Me gusta cuando mi mente está calma. Me recuerda a una noche en la que fuimos a caminar al lago Budi con Pedro y se veía el reflejo de la luna sobre el agua. Era una luna menguante cercana al horizonte, amarilla, casi rojiza, se veía tan grande en el cielo estrellado que me estremeció. Me hizo sentir minúsculo y la vez parte de algo enorme. Me hizo sentir eso que todos sabemos y recordamos vagamente, y que a la vez olvidamos día a día en este torbellino decadente AKA sociedad capitalista.
El suicida
La vida son sólo metáforas. Anoche soñé que un amigo —alguien sensible al caos— me acompañaba a ver a Juan Carlos y la Anto. Por algún motivo Pedro no quería ir. Todo iba bien, conversábamos de la novela que la Anto está a punto de publicar y nos tomábamos un trago mirando la noche penquista desde el piso quince. Yo también —en la vigilia, al menos— vivo en el piso quince. Yo también escribo una novela. Por eso me interesaba mucho lo que la Anto tuviera que decir al respecto. Pero mi amigo la cohibía, la incomodaba con sus maneras en extremo sensibles.
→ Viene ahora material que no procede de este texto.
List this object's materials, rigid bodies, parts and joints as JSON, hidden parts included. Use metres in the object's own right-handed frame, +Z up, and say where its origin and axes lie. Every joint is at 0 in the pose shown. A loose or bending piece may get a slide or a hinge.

Era él, en el sueño, un objeto delicadísimo e inestable. Y como era de esperarse, se rompió. No recuerdo exactamente qué dijimos o hicimos, pero sí que hubo algo ofensivo y violento en nuestras expresiones, en nuestra forma de referirnos al mundo, a él, a nosotros mismos. Mi amigo siente el impulso suicida que yo percibo en su forma de mirar la ventana. Era como si la ciudad lo llamara al abismo, a destruirlo todo. Y yo sentía su deseo.